Arrêt du 29 août 2022  
 
Ire Cour de droit public  
 
Composition 
MM. et Mme les Juges fédéraux Kneubühler, Président, 
Chaix et Pont Veuthey, Juge suppléante. 
Greffier : M. Kurz. 
 
Participants à la procédure 
A.________, 
B.________, 
C.C.________et D.C.________, 
E.E.________, F.E.________et G.E.________, 
tous représentés par Me Aurélia Rappo, avocate, 
recourants, 
 
contre  
 
H.________, 
représentée par Me Jacques Haldy, avocat, 
I.I.________et J.I.________, 
intimés, 
 
Municipalité de Tannay, 
route François-Louis Duvillard 6, 1295 Tannay, représentée par Me Daniel Pache, avocat, 
Direction générale des immeubles et du patrimoine du canton de Vaud, 
place de la Riponne 10, 1014 Lausanne, 
Direction générale de l'environnement du canton de Vaud (DGE-DIREV), Unité du service juridique, avenue de Valmont 30b, 1014 Lausanne Adm cant VD. 
 
Objet 
Permis de construire, 
 
recours contre l'arrêt de la Cour de droit administratif 
et public du Tribunal cantonal du canton de Vaud, 
du 11 mai 2021 (AC.2020.0126, AC.2020.0127, AC.2020.0128). 
 
 
Faits :  
 
A.  
Le 29 novembre 2019, la société H.________ a mis à l'enquête un projet portant sur la construction de trois immeubles d'habitation sur les parcelles n° 88 et 267 de la Commune de Tannay, promises vendues par I.I.________ et J.I________. Les biens-fonds sont situés dans le périmètre du PPA "Le Village" selon le plan général d'affectation (PGA) de 2010. Deux immeubles de cinq et six logements doivent prendre place sur la parcelle n° 88 et une maison de village comprenant un seul logement sur la parcelle n° 267. Le projet prévoit encore un parking souterrain de 22 places pour voitures et 5 places pour motos, avec une rampe d'accès débouchant sur le chemin des Molards situé à l'est. Des oppositions ont été formées par les propriétaires voisins B.________ et A.________ (parcelle n° 81), C.C.________ et D.C.________, E.E.________, F.E.________ et G.E.________ (parcelle n° 87). 

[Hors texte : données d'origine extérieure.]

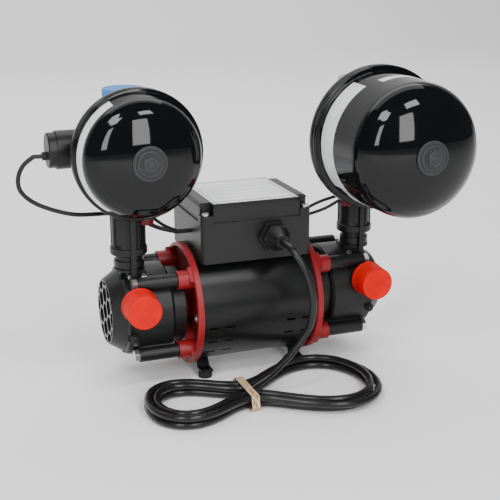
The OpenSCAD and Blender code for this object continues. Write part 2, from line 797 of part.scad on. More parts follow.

Par décision du 3 mars 2020, après avoir fait réaliser une étude sur la capacité du chemin des Molards à absorber le trafic (ci-après: étude K.________), la municipalité a écarté les oppositions et délivré le permis de construire. 
 
B.  
Par arrêt du 11 mai 2021, la Cour de droit administratif et public du Tribunal cantonal vaudois (CDAP) a rejeté les trois recours formés par les opposants, après avoir procédé à une inspection locale. Elle a en particulier considéré que le chemin des Molards, rectiligne, présentait une bonne visibilité et permettait notamment le croisement de deux voitures à faible vitesse, de sorte qu'il constituait un accès suffisant; l'aménagement d'un trottoir n'était pas nécessaire pour assurer la sécurité des piétons. Le trafic pouvait être absorbé quel que soit le nombre exact de logements desservis. Le débouché depuis la parcelle n° 267 ne présentait pas de danger. Le village de Tannay n'était pas inscrit à l'ISOS et le seul fait que la zone à bâtir soit surdimensionnée ne justifiait pas de procéder à un contrôle préjudiciel du PGA de 2010; le nouveau plan d'affectation mis à l'enquête publique en mars 2021 ne remettait pas en cause le caractère constructible des parcelles. Pour le surplus, les griefs relatifs au nombre de places de parking, à l'esthétique et à l'intégration du projet, à la protection contre le bruit et à la hauteur de certaines pièces ont été rejetés. 
 
 
C.  
Agissant conjointement par la voie du recours en matière de droit public, les opposants demandent au Tribunal fédéral de réformer l'arrêt cantonal en ce sens que la décision de la municipalité du 3 mars 2020 est annulée et le permis de construire refusé. Subsidiairement, ils concluent au renvoi de la cause à l'instance précédente pour nouvelle décision dans le sens des considérants. Ils demandent l'effet suspensif, qui a été accordé par ordonnance du 1er juin 2021. 
La CDAP renonce à se déterminer et se réfère à son arrêt. La direction générale de l'environnement du canton de Vaud (DGE) renonce à formuler des observations, tout comme la Direction générale des immeubles et du patrimoine (DGIP). La municipalité de Tannay et l'intimée H.________ concluent au rejet du recours. I.I.________ et J.I________ ne se sont pas déterminés. 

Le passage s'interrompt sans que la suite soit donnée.